[rescue] Perverse Question
Francisco Javier Mesa-Martinez
lefa at ucsc.edu
Sat Jun 14 22:15:53 CDT 2003
> While many RISC architectures are load/store, I really don't think
> that can be considered the benchmark with any degree of fairness. (not
> that I can do much better, mind you)
>
> I'd say "no microcode" is a big qualifying factor...many RISC
> architectures decode instructions directly rather than implementing
> them via microcode. Pipelining too.
Actually the term, and this comes from the fish's mouth (we had a great
seminar with Peterson at one point) is that RISC has been misinterpreted
for a long time. RISC doesn't mean few instructions in the ISA. The
REDUCED in RISC means reduced number of cycles per instruction to the point
that all integer instructions should take 1 clock cycle (after applying
pipelining of course). Another thing that makes a RISC machine is a fixed
instruction, both in length of bits used to encode it and length of cycles
used to perfom it.
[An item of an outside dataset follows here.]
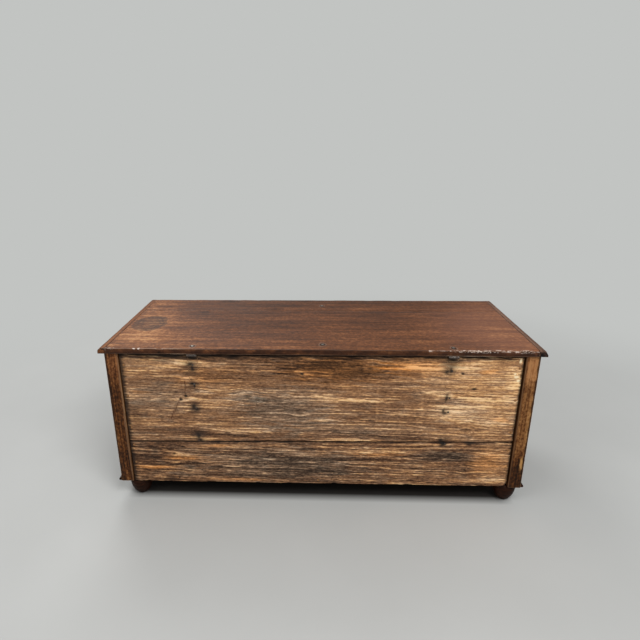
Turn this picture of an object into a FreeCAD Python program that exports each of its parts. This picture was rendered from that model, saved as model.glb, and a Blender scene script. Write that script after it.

This means that a simpler decoding logic can be
achieved, and this leads to another main characteristic: NO microcode.
to > make the distinction between RISC and "post-RISC"...where post-RISC
> architectural features are things like speculative execution and branch
> prediction.
This annoyed Peterson a big deal, meaning that speculative or reordering
or even superscalar techniques can be applied to RISC machines, since these
do not modify any of the requirements I described before.